Department of Computer, Control and Management Engineering

A deep understanding of pedestrian intention and crossing behaviors is crucial in applications like pedestrian attribute recognition and autonomous driving. While vehicles need to predict the movements of pedestrians accurately for safety, the recognition and re-identification systems rely on behavioral cues that help them enhance identity tracking and attribute analysis. Traditional trajectory-based methods for pedestrian intention estimation evaluate the future positions of pedestrians based on their past movements but may fail to capture their true intentions. A more effective approach will anticipate actions by analyzing underlying intent, improving the precision of pedestrian recognition and the motion prediction. Current research on estimating pedestrian intentions primarily depends on supervised learning methods. In contrast, this work introduces an unsupervised learning approach to learn intention representations. This method is based on the idea that similar intentions lead to comparable behaviors among pedestrians, and, therefore, they can be clustered. To achieve this, this paper introduces UnPIE, an unsupervised method for predicting pedestrian intentions.

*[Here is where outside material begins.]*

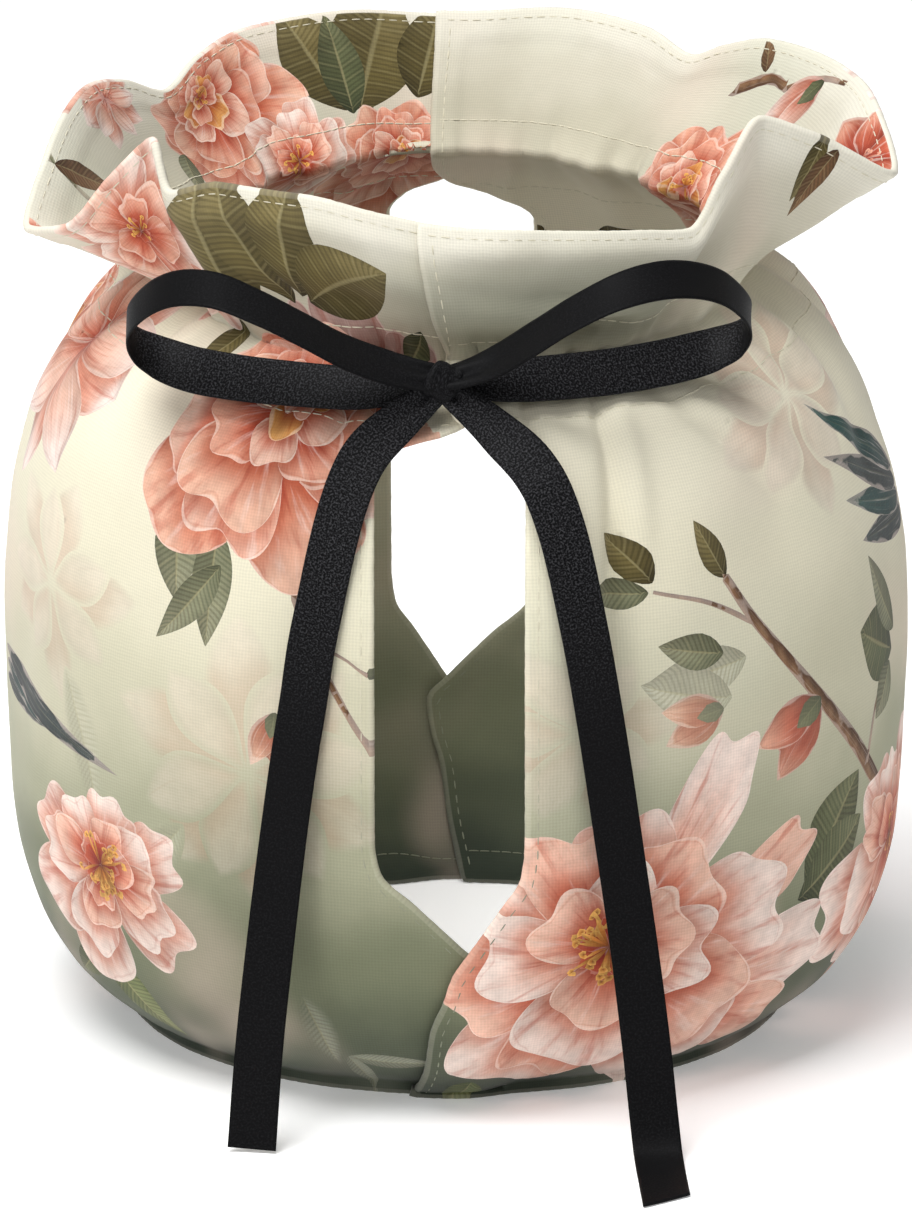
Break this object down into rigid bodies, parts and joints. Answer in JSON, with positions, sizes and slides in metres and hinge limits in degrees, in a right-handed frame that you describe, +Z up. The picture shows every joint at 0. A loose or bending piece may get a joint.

It utilizes Spatio-Temporal Graph Convolutional Networks to encode intentions from videos and map them into a D-dimensional latent space. The training phase incorporates Instance Recognition to increase separation between embeddings from different classes and Local Aggregation to form soft clusters of related embeddings. A supervised non-parametric classifier is used to evaluate the performance of the method. The results demonstrate that UnPIE has comparable performance with respect to supervised approaches and even surpasses them, achieving a higher Precision by about 7% on the Pedestrian Intention Estimation dataset.